Complete the online account request form at http://www.darwinproject.mit.edu/accounts.
Logging in
What is the name/address of the cluster?
The cluster is named beagle.darwinproject.mit.edu.
How do I log into the cluster?
The primary access mode for the compute cluster is secure login via ssh. Most (if not all) Macintosh, Linux, and Unix systems include a command-line ssh application. Simply open up a terminal or console and type ssh beagle.darwinproject.mit.edu -l your_login. Windows users can download SecureCRT from MIT IS&T.
How do I change my password?
To change your password use the passwd command on the head node. The change should propagate automatically to all the compute nodes after about one hour. However, you should not need to use a password to access the compute nodes.
How can I stop the system asking for a password to access each compute node?
see here or here to get you on the right track.
Policies
Is there a weekly maintenance period
Yes. Wednesday mornings are reserved for weekly maintenance and house cleaning.

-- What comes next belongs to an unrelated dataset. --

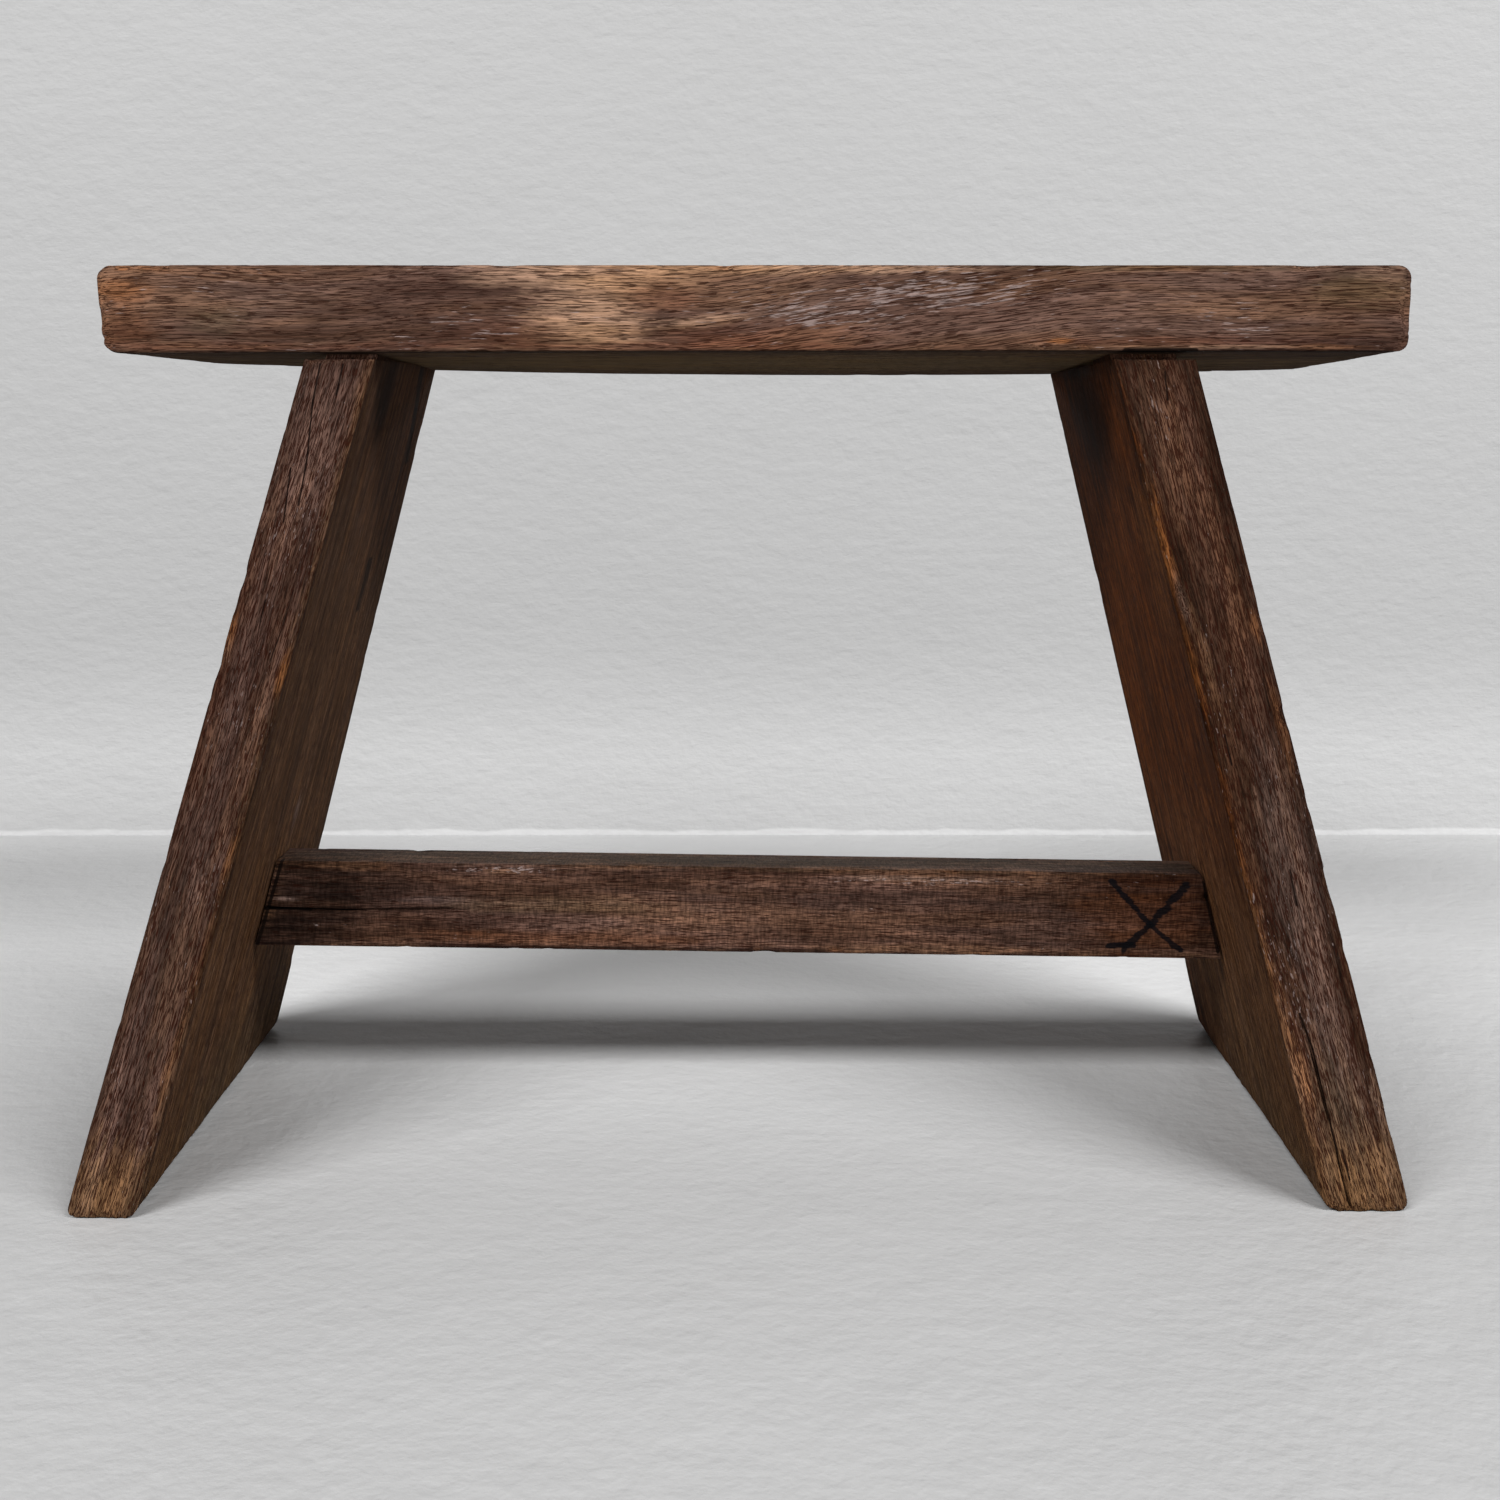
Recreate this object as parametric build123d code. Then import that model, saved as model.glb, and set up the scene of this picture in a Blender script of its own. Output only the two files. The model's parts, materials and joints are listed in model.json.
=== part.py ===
from build123d import *
import math
import os

# A low wooden stool: a board for the seat, two leaning plank legs, and a rail between the legs.
# The joints are wedged through tenons. Millimetres and degrees, +Z up, +X along the seat.
# The origin is on the floor, midway between the outer edges of the feet.

# Whole stool
stool_height = 307.0

# Seat board
seat_length = 420.0
seat_depth = 121.0
seat_thickness = 29.5
seat_corner_round = 4.2
seat_edge_round = 1.8

# Plank legs, which lean outwards. The seat overhangs each leg's outer face, at its underside.
# Across their depth the legs are set in from the seat's edges, and flare out to the floor.
left_overhang = 64.7
right_overhang = 67.4
left_leg_thickness = 22.5
right_leg_thickness = 27.4
left_leg_angle = 16.4
right_leg_angle = 15.0
leg_inset = 1.5
leg_flare = 36.5
leg_edge_round = 2.0

# Twin tenons on each leg, through the seat
leg_shoulder = 3.2
tenon_setback = 14.0
tenon_spacing = 26.0

# Rail, which slopes down a little towards the right leg
rail_height = 32.3
rail_thickness = 21.3
rail_middle_height = 80.7
rail_angle = 0.9
rail_edge_round = 1.2
rail_shoulder = 4.6

# Wedges, driven in from the outside of each joint
seat_wedge_length = 22.0
seat_wedge_head = 3.4
seat_wedge_tip = 0.8
rail_wedge_length = 16.0
rail_wedge_head = 3.0
rail_wedge_tip = 0.8

# Play between a tenon and its mortise, on each side
joint_gap = 0.1

# How far a cutting shape runs past what it cuts
overrun = 8.0

LEFT = -1
RIGHT = 1
FRONT = -1
BACK = 1

leg_thickness = {LEFT: left_leg_thickness, RIGHT: right_leg_thickness}
leg_angle = {LEFT: left_leg_angle, RIGHT: right_leg_angle}
overhang = {LEFT: left_overhang, RIGHT: right_overhang}
underside_height = stool_height - seat_thickness
leg_depth_at_seat = seat_depth - 2 * leg_inset
leg_depth_at_floor = leg_depth_at_seat + 2 * leg_flare
tenon_depth = (leg_depth_at_seat - tenon_spacing) / 2 - tenon_setback
rail_tenon_height = rail_height - 2 * rail_shoulder
rail_tenon_thickness = rail_thickness - 2 * rail_shoulder


def foot_reach(side):
    """Length from the middle of the seat to the outer edge of a foot."""
    spread = underside_height * math.tan(math.radians(leg_angle[side]))
    return seat_length / 2 - overhang[side] + spread


foot_span = foot_reach(LEFT) + foot_reach(RIGHT)
seat_shift = (foot_reach(LEFT) - foot_reach(RIGHT)) / 2


def up_the_slope(side, height, depth_in=0):
    """Length along a leg to a height above the floor, this far into its wood."""
    angle = math.radians(leg_angle[side])
    return height / math.cos(angle) + depth_in * math.tan(angle)


def leg_plane(side):
    """Outer face of a leg at the floor: x across its depth, y up its slope, z into the wood."""
    angle = math.radians(leg_angle[side])
    return Plane(
        origin=(side * foot_span / 2, 0, 0),
        x_dir=(0, -side, 0),
        z_dir=(-side * math.cos(angle), 0, -math.sin(angle)),
    )


def level_slab(low, high):
    """Everything between two heights, wider than the whole stool."""
    reach = foot_span + seat_length
    return Pos(0, 0, (low + high) / 2) * Box(reach, reach, high - low)


def face_position(side, depth_in, height):
    """X of a leg's plane at a height, this far into its wood from the outer face."""
    angle = math.radians(leg_angle[side])
    return side * (foot_span / 2 - depth_in / math.cos(angle) - height * math.tan(angle))


def space_between(left_depth, right_depth):
    """Block between two planes, each this far into its leg from the leg's outer face."""
    corners = [
        (face_position(LEFT, left_depth, 0), 0),
        (face_position(RIGHT, right_depth, 0), 0),
        (face_position(RIGHT, right_depth, underside_height), underside_height),
        (face_position(LEFT, left_depth, underside_height), underside_height),
    ]
    outline = make_face(Polyline(*corners, close=True))
    return extrude(Plane.XZ * outline, amount=leg_depth_at_floor, both=True)


def tenon_centre(end):
    """Middle of the front or back tenon, across the stool's depth."""
    return end * (tenon_spacing + tenon_depth) / 2


def tenon_bar(side, end, play):
    """Bar along a leg's slope that a tenon is cut from, or with play its mortise."""
    thickness = leg_thickness[side] - 2 * leg_shoulder + 2 * play
    depth_in = leg_thickness[side] / 2
    length = up_the_slope(side, seat_thickness) + leg_thickness[side] + 2 * overrun
    bar = Box(tenon_depth + 2 * play, length, thickness)
    rise = up_the_slope(side, stool_height - seat_thickness / 2, depth_in)
    return leg_plane(side) * Pos(-side * tenon_centre(end), rise, depth_in) * bar


def seat_wedge(side, end):
    """Wedge across a seat tenon, with its thick end level with the top of the seat."""
    middle = leg_thickness[side] / 2
    top = up_the_slope(side, stool_height, middle)
    spread = (seat_wedge_head - seat_wedge_tip) / 2 * overrun / seat_wedge_length
    outline = Polyline(
        (top - seat_wedge_length, middle - seat_wedge_tip / 2),
        (top - seat_wedge_length, middle + seat_wedge_tip / 2),
        (top + overrun, middle + seat_wedge_head / 2 + spread),
        (top + overrun, middle - seat_wedge_head / 2 - spread),
        close=True,
    )
    across = extrude(Plane.YZ * make_face(outline), amount=tenon_depth / 2, both=True)
    wedge = leg_plane(side) * Pos(-side * tenon_centre(end), 0, 0) * across
    return wedge & level_slab(underside_height, stool_height)


def rail_axis():
    """Middle of the rail: x along it, z up."""
    return Pos(0, 0, rail_middle_height) * Rot(0, rail_angle, 0)


def rail_bar(height, thickness):
    """Straight bar along X, longer than the stool."""
    return Box(foot_span + overrun, thickness, height)


def rail_wedge(side):
    """Wedge across a rail tenon, with its thick end level with the leg's outer face."""
    end = face_position(side, 0, rail_middle_height)
    spread = (rail_wedge_head - rail_wedge_tip) / 2 * overrun / rail_wedge_length
    outline = Polyline(
        (end - side * rail_wedge_length, -rail_wedge_tip / 2),
        (end - side * rail_wedge_length, rail_wedge_tip / 2),
        (end + side * overrun, rail_wedge_head / 2 + spread),
        (end + side * overrun, -rail_wedge_head / 2 - spread),
        close=True,
    )
    across = extrude(Plane.XZ * make_face(outline), amount=rail_tenon_thickness / 2, both=True)
    return (rail_axis() * across) & space_between(0, 0)


def make_seat():
    """The board, worn round at its ends, with four mortises that lean with the legs."""
    board = Box(seat_length, seat_depth, seat_thickness)
    ends = board.faces().filter_by(Axis.X).edges()
    board = fillet(ends, seat_corner_round)
    along = board.edges().filter_by(Axis.X)
    board = fillet(along, seat_edge_round)
    board = Pos(seat_shift, 0, stool_height - seat_thickness / 2) * board
    for side in (LEFT, RIGHT):
        for end in (FRONT, BACK):
            board -= tenon_bar(side, end, joint_gap)
    return board


def make_leg(side):
    """A plank cut level at the floor and at the seat, with two tenons and the rail's mortise."""
    thickness = leg_thickness[side]
    shoulder = up_the_slope(side, underside_height)
    taper = leg_flare / shoulder
    foot_end = -overrun
    seat_end = shoulder + overrun
    half_at_foot = leg_depth_at_floor / 2 - taper * foot_end
    half_at_seat = leg_depth_at_floor / 2 - taper * seat_end
    outline = Polyline(
        (-half_at_foot, foot_end),
        (half_at_foot, foot_end),
        (half_at_seat, seat_end),
        (-half_at_seat, seat_end),
        close=True,
    )
    plank = leg_plane(side) * extrude(make_face(outline), amount=thickness)
    plank &= level_slab(0, underside_height)
    shoulder_edges = plank.faces().sort_by(Axis.Z)[-1].edges()
    plank = fillet(plank.edges() - shoulder_edges, leg_edge_round)
    for end in (FRONT, BACK):
        tenon = tenon_bar(side, end, 0) & level_slab(underside_height, stool_height)
        plank += tenon - seat_wedge(side, end)
    mortise = rail_bar(rail_tenon_height + 2 * joint_gap, rail_tenon_thickness + 2 * joint_gap)
    return plank - rail_axis() * mortise


def make_rail():
    """The rail with shoulders against the legs and a wedged tenon through each."""
    bar = rail_bar(rail_height, rail_thickness)
    bar = rail_axis() * fillet(bar.edges().filter_by(Axis.X), rail_edge_round)
    tenons = rail_axis() * rail_bar(rail_tenon_height, rail_tenon_thickness)
    rail = bar & space_between(left_leg_thickness, right_leg_thickness)
    rail += tenons & space_between(0, 0)
    for side in (LEFT, RIGHT):
        rail -= rail_wedge(side)
    return rail


side_names = {LEFT: "left", RIGHT: "right"}
end_names = {FRONT: "front", BACK: "back"}

pieces = {"seat": make_seat(), "stretcher": make_rail()}
for side, side_name in side_names.items():
    pieces[f"{side_name}_leg"] = make_leg(side)
    pieces[f"wedge_stretcher_{side_name}"] = rail_wedge(side)
    for end, end_name in end_names.items():
        pieces[f"wedge_{side_name}_{end_name}"] = seat_wedge(side, end)

os.makedirs("parts", exist_ok=True)
for name, piece in pieces.items():
    export_step(piece, f"parts/{name}.step")
    print(name, len(piece.solids()), "solid,", round(piece.volume), "mm3")
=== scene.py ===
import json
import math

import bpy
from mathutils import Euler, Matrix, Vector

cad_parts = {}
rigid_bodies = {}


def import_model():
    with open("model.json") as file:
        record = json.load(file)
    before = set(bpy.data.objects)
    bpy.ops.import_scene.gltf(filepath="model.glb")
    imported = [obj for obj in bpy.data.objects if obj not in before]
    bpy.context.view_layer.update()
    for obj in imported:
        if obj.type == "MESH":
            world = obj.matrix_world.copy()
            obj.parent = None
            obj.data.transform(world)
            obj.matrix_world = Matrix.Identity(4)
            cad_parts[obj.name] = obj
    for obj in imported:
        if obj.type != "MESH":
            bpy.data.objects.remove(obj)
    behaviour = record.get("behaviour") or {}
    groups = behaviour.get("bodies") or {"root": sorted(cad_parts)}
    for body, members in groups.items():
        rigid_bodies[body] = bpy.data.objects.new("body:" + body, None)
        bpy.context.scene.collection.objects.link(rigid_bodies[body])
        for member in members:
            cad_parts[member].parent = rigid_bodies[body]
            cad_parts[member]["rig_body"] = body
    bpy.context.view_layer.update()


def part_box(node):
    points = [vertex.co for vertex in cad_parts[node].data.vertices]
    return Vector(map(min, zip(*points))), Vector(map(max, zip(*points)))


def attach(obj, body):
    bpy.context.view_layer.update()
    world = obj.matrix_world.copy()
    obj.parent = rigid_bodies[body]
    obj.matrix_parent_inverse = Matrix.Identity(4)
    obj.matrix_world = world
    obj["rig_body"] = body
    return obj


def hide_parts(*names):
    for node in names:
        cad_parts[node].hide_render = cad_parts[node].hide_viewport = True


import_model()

# %% [markdown]
# # A low stool of old wood
# The stool is four planks and six wedges: a thick seat, two leaning legs that pass through
# it as twin tenons, and a rail between the legs. The CAD model already holds their true
# sizes and joints. What it lacks is age: rubbed arrises, chips, splits, open grain and
# stains. This script makes each piece again as a worn one, in the place of its CAD node.

mm = 0.001


# %% [markdown]
# ## Camera
# The photograph looks at the stool from just below the height of the seat, tipped down a
# little. Its place was worked out from the stool's corners, so it comes first:
# marks that were found in the photograph can then be thrown back onto the planks by the
# same camera, along their lines of sight.

# %% Camera
photo_side = 1500
sensor_width = 36.0
lens_length = 45.18
camera_place = Vector((0.0015, -0.6800, 0.2602))
camera_pitch = math.radians(10.15)
camera_yaw = math.radians(-0.157)
camera_turn = Euler((math.pi / 2 - camera_pitch, 0, camera_yaw))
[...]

Not every Wednesday slot is used, but this period is reserved for maintenance and you should not expect the machine to be 100% available during this period. (Note - it may be down other times too, but hopefully not too often!).
Is there a limit to how much of the machine I can use
If you start swamping the system then other people trying to use the system will, and should feel free to, complain. If you have a very large set of work to do then please feel free to contact the user advisory group requesting some special access. As far as possible, and given some notice, people are happy to accommodate special circumstances, but just going for it, without checking first, and slowing everyone else down is not OK.
Running jobs
How do I run a job on a compute nodes?
The cluster is made up of 130 computers, only one of which (the master node) is connected to the outside world. To utilize the power of the cluster, most tasks should be performed on one of the compute nodes. A queue system, calle SGE, manages resource usage and all programs should be run through it. An example SGE job with MPI can be found here.
What are the nodes named?
The nodes are all aliased with a name of the form cX-Y where X is a rack number from 1 to 4 and Y is a node number from 0 to 31. Some example names are c1-15, c3-2, and c4-31.
Can I see which nodes are curently being used the least/most?
The ganglia page shows the current usage stats for each node. When SGE is operational, the qstat command will list the jobs being run on each node. Also see the cluster load section of Getting started with SGE.
Using the queuing system
How do I submit jobs to the queue?
Use the qsub or qrsh commands. The Getting started with SGE page has more details.
Compilers and other development tools
What development tools are available on the cluster?
The list of compilers and libraries installed can be found on the available software page.
Disk storage
How much disk space is there?
There is 500TB of raw disk space available. Like the computing power, it is distributed accross the nodes and managed using [GPFS], a file system developed by IBM for distributed computing. Trust us, it's pretty cool.
What storage is available?
The bulk of the 500TB is split into 3 drives for general use.
- /home (9TB) - User directories are here. This is the safest place to put your data. Data is duplicated on the cluster and will be backed up to tape.
- /data (44TB) - This drive is also mirrored, but not backed up.
- /scratch (~300TB) - This drive has some redundancy, but is not fully mirrored. It can recover from a single error, but a run of bad luck could destroy data. Use this for scratch files. At present only ~120TB of the /scratch storage is available, pending a firmware upgrade. We expect this upgrade to be available at the end of 2007.
Is anything backed up?
Not quite yet, but we have a tape drive and will be using it on /home once it's up and running.
How do I check my storage quota?
The GPFS command mmlsquota reports how much disk quota you have used up. To include mmlsquota in your search path load the gpfs module. The output from mmlsquota is, unfortunately, somewhat cryptic e.g.
[charles@beagle ~]$ module load gpfs
[charles@beagle ~]$ mmlsquota
Block Limits | File Limits
Filesystem type KB quota limit in_doubt grace | files quota limit in_doubt grace Remarks
gpfsFS1 USR no limits
gpfsFS12 USR no limits
gpfsFS2 USR 310449536 0 2097152000 0 none | 2 0 0 0 none
gpfsFS3 USR 395734 0 104857600 10560 none | 9761 0 0 32 none
gpfsFS5 USR no limits
Transferring data on and off
Use scp or sftp.
Specific applications
MITgcm
Where can I find examples of how to compile and run?
What datasets are available?
BLAST
What databases are available?
The NCBI databases (nr, nt, env_nr, and env_nt) and some GOS data are installed on the cluster. See Bioinformatics_tools_and_tips#BLAST the Bioinformatics tools page for details.